Y una vez que somos conscientes de ello, ¿qué? Entonces utilizamos aquello que sentimos para tomar una decisión consciente, esta vez sí, teniendo en cuenta todas las variables posibles, incluidas las emociones, y nos permitimos reflexionar sobre lo que es mejor para nosotros. Sócrates, en lo que se ha venido conociendo como intelectualismo moral, habla de que no puede existir el bien sin conocimiento y de que el mal, precisamente, se produce por la ausencia de este mismo. Pues, atendiendo a este argumento, no puedo sino estar de acuerdo con él, teniendo en cuenta el conocimiento no como conocimiento general de las cosas, no como sabiduría absoluta del mundo, sino como conocimiento de uno mismo y aceptación de tu propio ser.
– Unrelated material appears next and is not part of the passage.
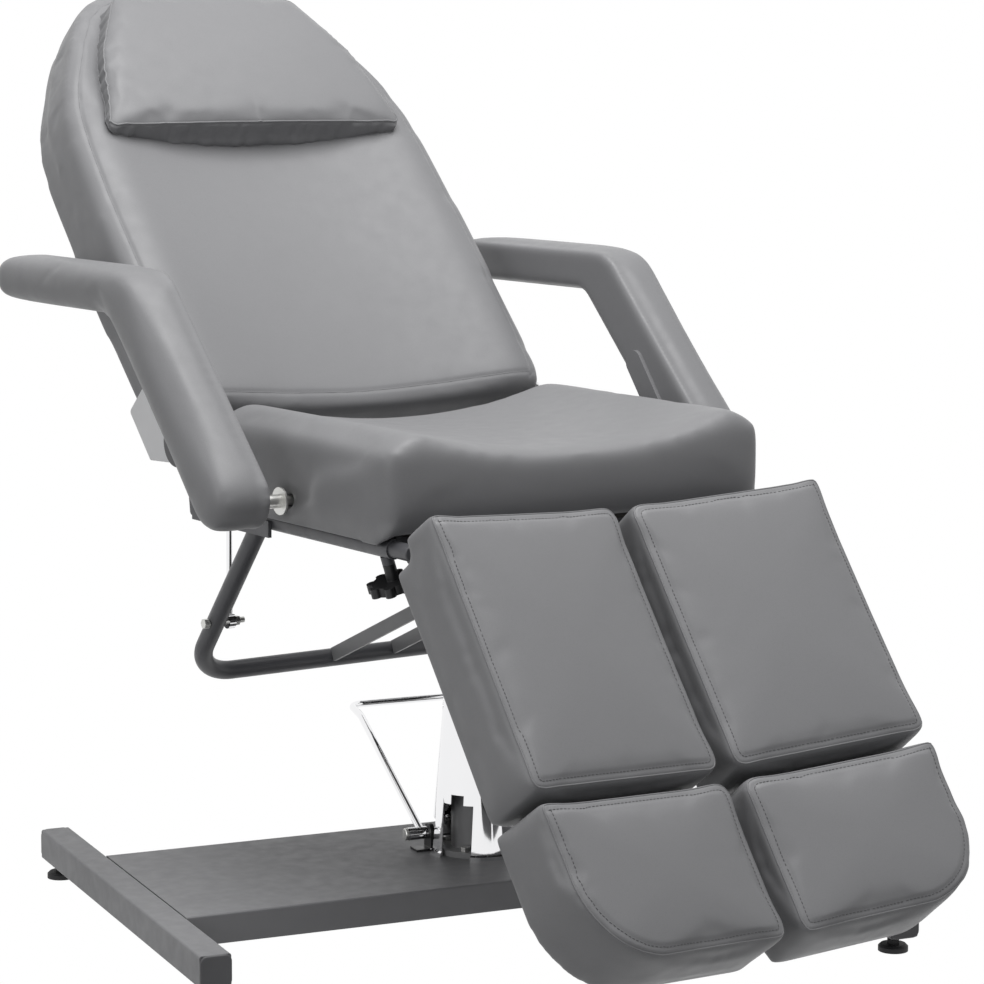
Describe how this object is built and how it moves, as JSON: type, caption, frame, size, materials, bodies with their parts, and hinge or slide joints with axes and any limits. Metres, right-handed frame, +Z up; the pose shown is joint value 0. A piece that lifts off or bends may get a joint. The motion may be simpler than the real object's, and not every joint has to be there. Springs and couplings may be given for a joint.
{
  "type": "treatment chair",
  "caption": "Hydraulic treatment chair with reclining back, split leg rests, swinging padded arms and a head pillow on a two-bar base with a folded cover.",
  "frame": {"origin": "on the floor under the axis of the lift column", "axes": "+Z up; -Y is the way a sitter faces; +X is the sitter's left"},
  "size_m": [1.0349, 1.5799, 1.2328],
  "materials": {
    "base_paint": "satin grey powder coat",
    "cap_plastic": "matte dark plastic",
    "foot_rubber": "matte black",
    "pump_paint": "satin grey enamel",
    "steel": "zinc plated",
    "chrome": "polished",
    "black_paint": "satin black",
    "frame_paint": "satin dark grey powder coat",
    "strap_paint": "satin light grey powder coat",
    "plywood": "black stained plywood",
    "upholstery": "grained grey faux leather",
    "lever_metal": "light satin",
    "knob_plastic": "matte black"
  },
  "bodies": {
    "base": {"base_bar_left": "base_paint", "base_bar_right": "base_paint", "bar_end_caps": "cap_plastic", "base_rails": "base_paint", "base_cover": "base_paint", "pump_body": "pump_paint", "pump_bolts": "steel", "column_shroud": "chrome", "pedal_bracket": "black_paint", "pedal_pin": "steel"},
    "foot_front_left": {"levelling_foot_front_left": "foot_rubber"},
    "foot_front_right": {"levelling_foot_front_right": "foot_rubber"},
    "foot_rear_left": {"levelling_foot_rear_left": "foot_rubber"},
    "foot_rear_right": {"levelling_foot_rear_right": "foot_rubber"},
    "pedal": {"pump_pedal": "chrome"},
    "lift": {"lift_piston": "steel"},
    "seat_frame": {"swivel_saddle": "frame_paint", "cross_bars": "frame_paint", "frame_tube": "frame_paint", "straps": "strap_paint", "seat_board": "plywood", "seat_cushion": "upholstery", "arm_lugs": "frame_paint", "arm_pivot_bolts": "steel", "recline_brackets": "frame_paint", "recline_pins": "steel", "strut_rods": "chrome", "strut_bolts": "steel"},
    "backrest": {"backrest_board": "plywood", "backrest_cushion": "upholstery", "recline_levers": "lever_metal", "hinge_covers": "cap_plastic"},
    "strut_left": {"strut_sleeve_left": "black_paint"},
    "strut_right": {"strut_sleeve_right": "black_paint"},
    "pillow": {"head_pillow": "upholstery"},
    "arm_left": {"armrest_pad_left": "upholstery", "armrest_plate_left": "frame_paint"},
    "arm_right": {"armrest_pad_right": "upholstery", "armrest_plate_right": "frame_paint"},
    "carrier_left": {"leg_carrier_left": "frame_paint"},
    "carrier_right": {"leg_carrier_right": "frame_paint"},
    "leg_left": {"calf_cushion_left": "upholstery", "calf_board_left": "plywood", "leg_hinge_left": "frame_paint"},
    "leg_right": {"calf_cushion_right": "upholstery", "calf_board_right": "plywood", "leg_hinge_right": "frame_paint"},
    "footrest_left": {"foot_cushion_left": "upholstery", "foot_board_left": "plywood", "foot_slide_left": "frame_paint"},
    "footrest_right": {"foot_cushion_right": "upholstery", "foot_board_right": "plywood", "foot_slide_right": "frame_paint"},
    "knob_left": {"leg_lock_knob_left": "knob_plastic"},
    "knob_right": {"leg_lock_knob_right": "knob_plastic"}
  },
  "joints": [
    {"name": "turn_front_left_foot", "type": "hinge", "parent": "base", "child": "foot_front_left", "pos_m": [-0.5361, -0.21644, 0.011], "axis": [0, 0, 1], "continuous": true},
    {"name": "turn_rear_left_foot", "type": "hinge", "parent": "base", "child": "foot_rear_left", "pos_m": [-0.42375, 0.3933, 0.011], "axis": [0, 0, 1], "continuous": true},
    {"name": "turn_front_right_foot", "type": "hinge", "parent": "base", "child": "foot_front_right", "pos_m": [0.28438, -0.51506, 0.011], "axis": [0, 0, 1], "continuous": true},
    {"name": "turn_rear_right_foot", "type": "hinge", "parent": "base", "child": "foot_rear_right", "pos_m": [0.44927, 0.37988, 0.011], "axis": [0, 0, 1], "continuous": true},
    {"name": "press_pedal", "type": "hinge", "parent": "base", "child": "pedal", "pos_m": [-0.06967, 0.04131, 0.085], "axis": [0.9834, -0.1812, 0], "range_deg": [-15, 0], "stiffness_Nm_per_rad": 12, "springref_deg": 11.46},
    {"name": "lift_seat", "type": "slide", "parent": "base", "child": "lift", "axis": [0, 0, 1], "range_m": [0, 0.16]},
    {"name": "swivel_seat", "type": "hinge", "parent": "lift", "child": "seat_frame", "pos_m": [0, 0, 0.35], "axis": [0, 0, 1], "range_deg": [-45, 6]},
    {"name": "recline_back", "type": "hinge", "parent": "seat_frame", "child": "backrest", "pos_m": [0, 0.262, 0.606], "axis": [1, 0, 0], "range_deg": [-46.6, 10]},
    {"name": "strut_pivot_left", "type": "hinge", "parent": "backrest", "child": "strut_left", "pos_m": [-0.25, 0.228, 0.594], "axis": [1, 0, 0], "range_deg": [-11, 47]},
    {"name": "swing_arm_left", "type": "hinge", "parent": "seat_frame", "child": "arm_left", "pos_m": [-0.348, 0.013, 0.556], "axis": [1, 0, 0], "range_deg": [-60, 0]},
    {"name": "extend_leg_left", "type": "slide", "parent": "seat_frame", "child": "carrier_left", "axis": [0, -1, 0], "range_m": [0, 0.06]},
    {"name": "raise_leg_left", "type": "hinge", "parent": "carrier_left", "child": "leg_left", "pos_m": [-0.15, -0.248, 0.515], "axis": [1, 0, 0], "range_deg": [-50, 0]},
    {"name": "extend_foot_left", "type": "slide", "parent": "leg_left", "child": "footrest_left", "axis": [0, -0.6004, -0.7997], "range_m": [0, 0.03]},
    {"name": "turn_knob_left", "type": "hinge", "parent": "seat_frame", "child": "knob_left", "pos_m": [-0.25455, -0.19, 0.47345], "axis": [0.309, 0, -0.9511], "continuous": true},
    {"name": "strut_pivot_right", "type": "hinge", "parent": "backrest", "child": "strut_right", "pos_m": [0.25, 0.228, 0.594], "axis": [1, 0, 0], "range_deg": [-11, 47]},
    {"name": "swing_arm_right", "type": "hinge", "parent": "seat_frame", "child": "arm_right", "pos_m": [0.348, 0.013, 0.556], "axis": [1, 0, 0], "range_deg": [-60, 0]},
    {"name": "extend_leg_right", "type": "slide", "parent": "seat_frame", "child": "carrier_right", "axis": [0, -1, 0], "range_m": [0, 0.06]},
    {"name": "raise_leg_right", "type": "hinge", "parent": "carrier_right", "child": "leg_right", "pos_m": [0.15, -0.248, 0.515], "axis": [1, 0, 0], "range_deg": [-50, 0]},
    {"name": "extend_foot_right", "type": "slide", "parent": "leg_right", "child": "footrest_right", "axis": [0, -0.6004, -0.7997], "range_m": [0, 0.03]},
    {"name": "turn_knob_right", "type": "hinge", "parent": "seat_frame", "child": "knob_right", "pos_m": [0.25455, -0.19, 0.47345], "axis": [-0.309, 0, -0.9511], "continuous": true},
    {"name": "slide_pillow", "type": "slide", "parent": "backrest", "child": "pillow", "axis": [0, 0.6871, 0.7266], "range_m": [-0.08, 0]}
  ],
  "couplings": [
    {"joint": "strut_pivot_left", "follows": "recline_back", "ratio": -1},
    {"joint": "strut_pivot_right", "follows": "recline_back", "ratio": -1}
  ]
}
Tenía un profesor en la carrera al que en su momento no pude conocer demasiado bien, de lo que ahora me arrepiento. Sin embargo, siempre me fascinó su visión del mundo de la psicología, de por qué la gente enfermaba de depresión o ansiedad. Recuerdo que en la presentación de uno de sus libros hacía hincapié en la necesidad de tomar consciencia de que somos adictos a ciertas emociones negativas, a la tristeza o a la ira, por poner un par de ejemplos, y que recurrimos a ellas constantemente, aunque nos hagan sentir mal, tan solo porque nos resultaban familiares y cómodas. Hablaba de que si tomáramos consciencia de ello, si fuéramos capaces de sustraernos un poco de nosotros mismos y percibir que somos adictos a ciertos pensamientos recurrentes, tal vez conseguiríamos ser felices al comprender que debemos desprendernos de estos. De él rescato esto último, la necesidad de tomar consciencia de nuestro propio ser, de todo aquello que lo conforma, sin prejuzgar ni recelar de las partes con las que no nos sentimos especialmente cómodos, para poder tener, aunque sea un poquito, de contror sobre nuestras vidas y así alcanzar la felicidad.